Bahçe sunumlarında müzikle ilgili olarak Osman Alp Bayraktar ilginç ve teknik bilgiler verdi. Müziğin evrende yansıması, astrolojisi, nümerolojiyle ilgisi, Atatürk ve 19 sayısı konularında ayrıntılı bilgiler aldık. Bir oktavda yedi sayısı; renklerin, rakamların notalara dönüşmei; her bir rengin psikolojide, metafizikteki anlamı…
SERGİ
19 eylül-4 ekim 2018
Cuma Altıntaş, Hamza Arslan, Serap Efe, Sevestet, Burhan Ersan, Filiz İnce, Nazlı Kelebek, Semra Nak/Gediz Akdeniz, Bünyamin Pehlivan, Ayfer Türkmen, Yusuf Tarım. Resim ve Heykel sergisi sanatçıları. Kaotik ortamın kaotik sanatçıları. Düzenli bir sergide kaotik eserler.

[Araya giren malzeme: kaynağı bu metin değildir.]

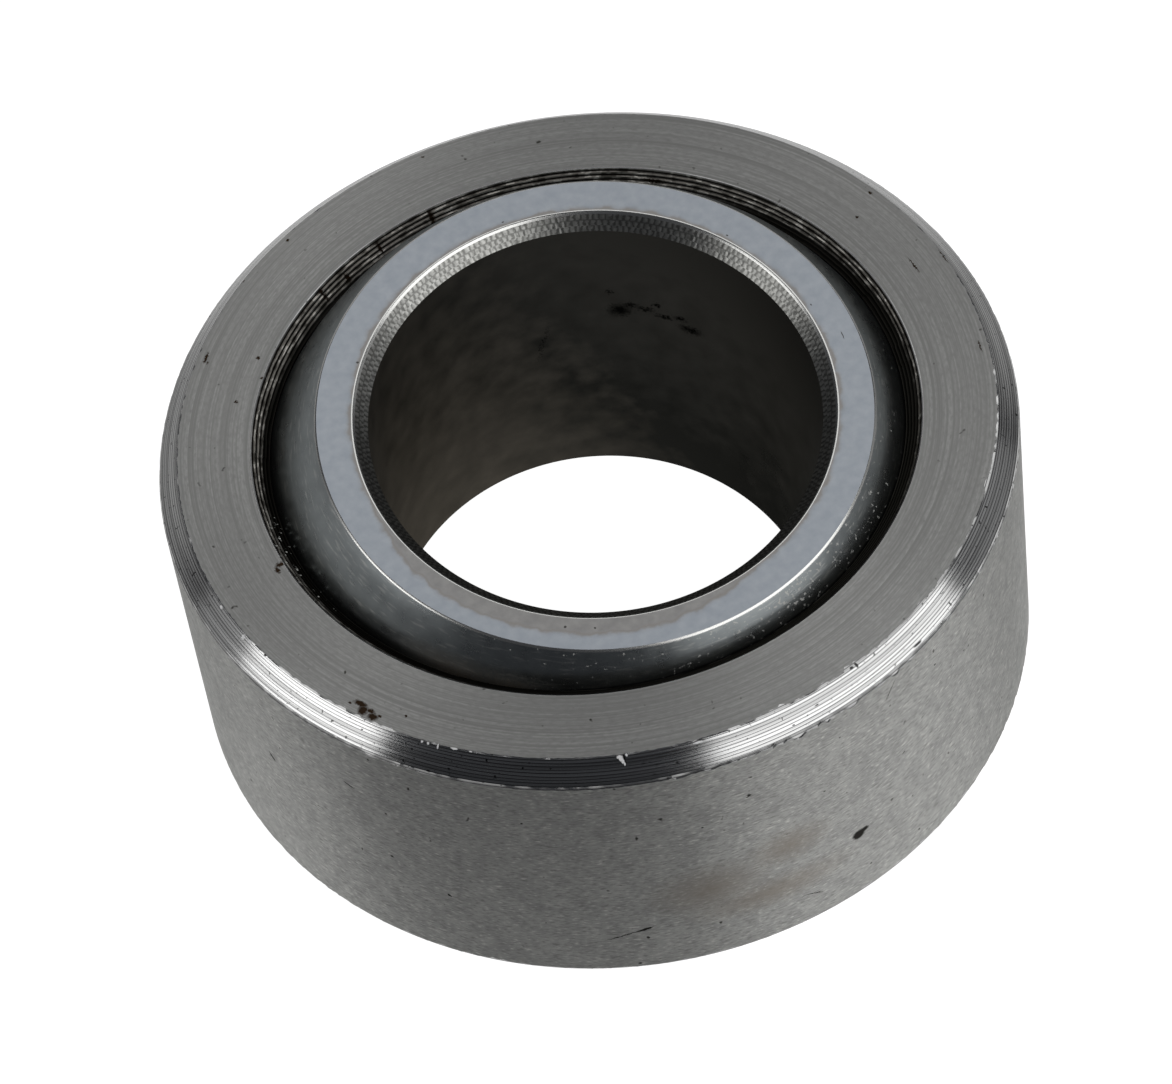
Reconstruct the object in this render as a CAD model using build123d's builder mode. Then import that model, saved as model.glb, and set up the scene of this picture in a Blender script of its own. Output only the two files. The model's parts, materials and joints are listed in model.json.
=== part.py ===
from build123d import *
from math import acos, asin, atan2, degrees, hypot, sqrt
import os

# Spherical plain bearing, lying on a table as a loose one does. A steel ball with flat ends and a
# plain bore turns inside a one-piece outer ring, which was closed round it. The ball is wider than
# the ring, so it stands on its own flat end, and the ring leans until its rim touches the table.
# The origin is the centre of the sphere, +Z is the ball's bore axis, and the ring leans about X.

# Ball, in millimetres: the flat end lies between the bore's chamfer and the sphere
bore_diameter = 19.05
ball_width = 19.05
bore_chamfer = 0.62
end_face_land = 1.54
ball_edge_break = 0.12

# Outer ring: the wall is the thinnest one, at the middle of the race, and the mouth is the cone
# that opens the race at each face
race_clearance = 0.05
race_wall = 3.13
ring_width = 15.06
ring_chamfer = 0.9
mouth_chamfer = 0.7

bore_radius = bore_diameter / 2
ball_half = ball_width / 2
ring_half = ring_width / 2

# The sphere passes through the rim of the ball's flat ends.
ball_face_radius = bore_radius + bore_chamfer + end_face_land
ball_radius = hypot(ball_face_radius, ball_half)

race_radius = ball_radius + race_clearance
race_edge_height = ring_half - mouth_chamfer
race_edge_radius = sqrt(race_radius**2 - race_edge_height**2)
mouth_radius = race_edge_radius + mouth_chamfer
ring_radius = race_radius + race_wall
ring_face_radius = ring_radius - ring_chamfer

# The ring leans until the rim of its lower face comes down to the ball's lower face.
rim_reach = hypot(ring_half, ring_face_radius)
ring_lean = degrees(atan2(ring_face_radius, ring_half) - acos(ball_half / rim_reach))
# The ball may swivel until the rim of its end face comes level with the ring's face.
swivel_limit = degrees(asin(ball_half / ball_radius) - asin(ring_half / ball_radius))

# Ball: one section, turned about the bore's axis
with BuildPart() as ball:
    with BuildSketch(Plane.XZ) as ball_section:
        with BuildLine():
            Polyline(
                (ball_face_radius, -ball_half),
                (bore_radius + bore_chamfer, -ball_half),
                (bore_radius, -ball_half + bore_chamfer),
                (bore_radius, ball_half - bore_chamfer),
                (bore_radius + bore_chamfer, ball_half),
                (ball_face_radius, ball_half),
            )
            ThreePointArc(
                (ball_face_radius, ball_half),
                (ball_radius, 0),
                (ball_face_radius, -ball_half),
            )
        make_face()
        sphere_corners = ball_section.vertices().group_by(Axis.X)[-1]
        chamfer(sphere_corners, ball_edge_break)
    revolve(axis=Axis.Z)
ball.part.label = "ball"

# Outer ring: one section, drawn on a plane that leans with the ring and turned about its own axis
ring_plane = Plane.XZ.rotated((-ring_lean, 0, 0))
ring_axis = Axis(ring_plane.origin, ring_plane.y_dir)
with BuildPart() as outer_ring:
    with BuildSketch(ring_plane) as ring_section:
        with BuildLine():
            ThreePointArc(
                (race_edge_radius, race_edge_height),
                (race_radius, 0),
                (race_edge_radius, -race_edge_height),
            )
            Polyline(
                (race_edge_radius, race_edge_height),
                (mouth_radius, ring_half),
                (ring_radius, ring_half),
                (ring_radius, -ring_half),
                (mouth_radius, -ring_half),
                (race_edge_radius, -race_edge_height),
            )
        make_face()
        rim_corners = ring_section.vertices().group_by(Axis.X)[-1]
        chamfer(rim_corners, ring_chamfer)
    revolve(axis=ring_axis)
outer_ring.part.label = "outer_ring"

os.makedirs("parts", exist_ok=True)
export_step(ball.part, "parts/ball.step")
export_step(outer_ring.part, "parts/outer_ring.step")
print("ball diameter", round(2 * ball_radius, 3), "ring diameter", round(2 * ring_radius, 3))
print("ring lean", round(ring_lean, 3), "swivel limit", round(swivel_limit, 3), "degrees")
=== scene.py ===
import json
import math

import bmesh
import bpy
from mathutils import Matrix, Vector, noise


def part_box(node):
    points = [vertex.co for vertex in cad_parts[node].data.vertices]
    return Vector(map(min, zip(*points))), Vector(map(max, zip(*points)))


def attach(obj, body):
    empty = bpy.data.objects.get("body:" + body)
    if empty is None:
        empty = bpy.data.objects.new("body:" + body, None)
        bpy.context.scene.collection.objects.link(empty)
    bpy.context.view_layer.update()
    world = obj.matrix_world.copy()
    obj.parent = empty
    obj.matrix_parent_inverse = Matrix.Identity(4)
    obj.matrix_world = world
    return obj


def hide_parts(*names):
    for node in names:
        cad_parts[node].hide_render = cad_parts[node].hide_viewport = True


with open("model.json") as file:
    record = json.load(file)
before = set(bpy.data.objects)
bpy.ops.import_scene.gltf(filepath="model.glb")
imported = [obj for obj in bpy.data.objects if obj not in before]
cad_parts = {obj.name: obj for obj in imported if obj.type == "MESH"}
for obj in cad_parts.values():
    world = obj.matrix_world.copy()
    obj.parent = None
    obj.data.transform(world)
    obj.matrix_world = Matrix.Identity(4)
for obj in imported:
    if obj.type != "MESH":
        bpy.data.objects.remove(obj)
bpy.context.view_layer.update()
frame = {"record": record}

# Outer ring
# One ring of bearing steel, closed round the ball so that its race wraps the sphere. The faces, the
# outer chamfers and the mouths of the race were turned and left with tool marks and torn edges. The
# outside was ground round. Lengths are in millimetres until the mesh is finished.
MM = 0.001
# How far a slope of 45 degrees goes out, and how far up, for each mm along it
DIAGONAL = math.sqrt(0.5)

mounts = {mount["name"]: mount for mount in frame["record"]["mounts"]}
ring_axis = Vector(mounts["outer_diameter"]["axis"])
ring_lean = math.atan2(ring_axis.y, ring_axis.z)
ring_radius = mounts["outer_diameter"]["dims"]["r_mm"]
ring_half = Vector(mounts["ring_face_top"]["pos_m"]).dot(ring_axis) / MM
ring_chamfer = ring_half - mounts["outer_diameter"]["dims"]["length_mm"] / 2
ring_face_radius = ring_radius - ring_chamfer
ball_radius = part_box("ball")[1].x / MM
race_clearance = 0.05
mouth_chamfer = 0.7
race_radius = ball_radius + race_clearance
race_edge_height = ring_half - mouth_chamfer
race_edge_radius = math.sqrt(race_radius**2 - race_edge_height**2)
mouth_radius = race_edge_radius + mouth_chamfer


def add_node(tree, kind, inputs=(), **settings):
    """Adds a node with its settings, and feeds its inputs with values or other nodes' sockets."""
    node = tree.nodes.new(kind)
    for name, value in settings.items():
        setattr(node, name, value)
    for name, value in dict(inputs).items():
        if isinstance(value, bpy.types.NodeSocket):
            tree.links.new(value, node.inputs[name])
        else:
            node.inputs[name].default_value = value
    return node


def linear(hex_colour):
    """The linear colour of an sRGB hex value."""
    parts = [int(hex_colour[i : i + 2], 16) / 255 for i in (1, 3, 5)]
    return [*(p / 12.92 if p <= 0.04045 else ((p + 0.055) / 1.055) ** 2.4 for p in parts), 1]


def new_material(name, lean):
    """A material with an empty tree, and its place in mm in the frame its piece was turned in."""
    material = bpy.data.materials.new(name)
    material.use_nodes = True
    tree = material.node_tree
    tree.nodes.clear()
    coordinates = add_node(tree, "ShaderNodeTexCoord")
    place = add_node(
        tree,
        "ShaderNodeMapping",
        {"Vector": coordinates.outputs["Object"], "Rotation": (lean, 0, 0), "Scale": [1 / MM] * 3},
    )
    return material, tree, place.outputs[0]


def off_axis(tree, place):
    """A point's place without its height, and its distance from the axis of the piece."""
    flat = add_node(tree, "ShaderNodeVectorMath", {0: place, 1: (1, 1, 0)}, operation="MULTIPLY")
    radius = add_node(tree, "ShaderNodeVectorMath", {0: flat.outputs[0]}, operation="LENGTH")
    return flat.outputs[0], radius.outputs["Value"]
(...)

Bodrum da Ece Ayhan’ın şiirlerindeki İstanbul gibi kaotik bir kent. Bindokuzyüzzaltmışlarda burjuvalar tarafından keşfedildiğinde kaotik havasından ötürü benimsenmişti. O zamanki Bodrum, görünümüyle hiç de kaotik değildi. Ancak içinde barındırdığı kültürel karmaşa, zıtlıklar, kaotik farkındalıksız içerisindeki bizlerin zihninin altına altına vurmuş demek ki. Bu konuyu daha bir ayrıntılamayacağım. Çünkü ayrı bir yazı konusu.
SONUÇ:
Bu yazıyı sempoyum ve sergiyi anlatmak, katkım olsa diye de kendi görüş ve fikirlerimi aktardım. Kaos ve düzen hikayesini, “bozulalım, yeniden dizilelim” söylemiyle özetleyebiliriz. Benim felsefemde matriksin bir yaratıcısı yoktur; matriksi biz kendimiz bir hiç iken kurgulayıp içine girerek oynuyoruz. Oyun oynadığımızı ise unutuyoruz. Bu oyunun nedeni hiçliğimizi varlığa kavuşturmak. Benim ötevaroluşum ise bu varlıktan kurtulup matriks oyununa da girmeden varoluşu ezelen ve ebeden hissetmek. Nokta.
ÖDÜL
Aslında ödül mödül yoktu programda. Ancak Pescado’da son akşam, yapılan son konuşmalardan sonra Gediz Akdeniz bir ödül verileceğini anons etti. Sürpriz oldu. Efendim ödül sahibi olacak kişi bendenizmişim. Sempozyumu başından sonuna kadar hiç sektirmeden sadık bir bende olarak ve de yapıcı katkılarda, fikir beyanlarında, aydınlatıcı fikir jimnastiklerine yol açmaya çalışmış olmam nedeniyle Gediz Akdeniz’in piyasada tükenmiş olan kıymetli kitabı ‘Kara Kefali’ ni almaya hak kazanmışım. Çok duygulandım. Hayatımda hiçbir alanda ödül almış bir kişi değilim. Akdeniz benim bu ödül orucumu bozmuş oldu ve hayatımda bir ilki yaşadım. Mutluluğun resmi bu mu acaba?
Veda, duygulu oldu. Hepimiz uzun uzun kucaklaştık. Seneye Kozmik Şakacı bir oyun oynamadığı takdirde tekrar buluşmak ümidiyle evlerimize buruk bir mutlulukla dağıldık.